Alan McKnight, Chief Investment Officer
After experiencing one of the worst bond markets in 50 years in 2022, fixed income investors are finally seeing a light at the end of the tunnel, according to McKnight.
“And there is no train coming – as rates begin to stabilize with the Federal Reserve nearing the end of rate increases that began in 2022,” said McKnight. “In this environment, we believe bond investors will finally be rewarded for allocations that went against them in the past two years and should get back to generating positive returns.”

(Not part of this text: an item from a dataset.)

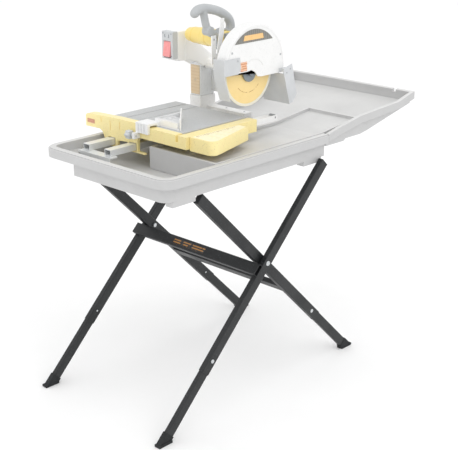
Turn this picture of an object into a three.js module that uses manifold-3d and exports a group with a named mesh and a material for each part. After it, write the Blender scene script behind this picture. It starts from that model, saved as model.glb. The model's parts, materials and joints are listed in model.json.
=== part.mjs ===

The fixed income opportunity set holds more appeal than it has at any point in the past decade as higher yields better compensate investors for taking interest rate and credit risk,” Thurber added. “Given the backdrop, we anticipate in 2023, bonds should again become the risk-off asset class of choice. Broadly speaking, bonds offer the most attractive yields we have seen in over a decade, and in the case of investment-grade and high yield corporate bonds, credit quality metrics are encouraging and superior relative to historical norms when entering economic slowdowns/recessions.
McKnight noted that with 2022 being the worst return for a 60/40 (stocks/bonds) portfolio since 1937, expected returns should certainly improve from the current starting point.
“From a total portfolio perspective, we recommend a neutral allocation between stocks and bonds, while also leveraging diversified strategies, when possible, to manage the risk in portfolios and smooth the returns,” said McKnight.
Thurber expects the coming year to be a repeat of 2022 with investors being rewarded for exposures to “quality” factors such as profitability, low leverage, and dividend growth/yield again generate outperformance relative to the broader S&P 500.
“With central banks continuing to tighten monetary policy into the new year, and with short-term rates expected to remain elevated for some time, owning the best and most consistent operators capable of weathering an economic storm should continue to pay off for investors,” concluded Thurber.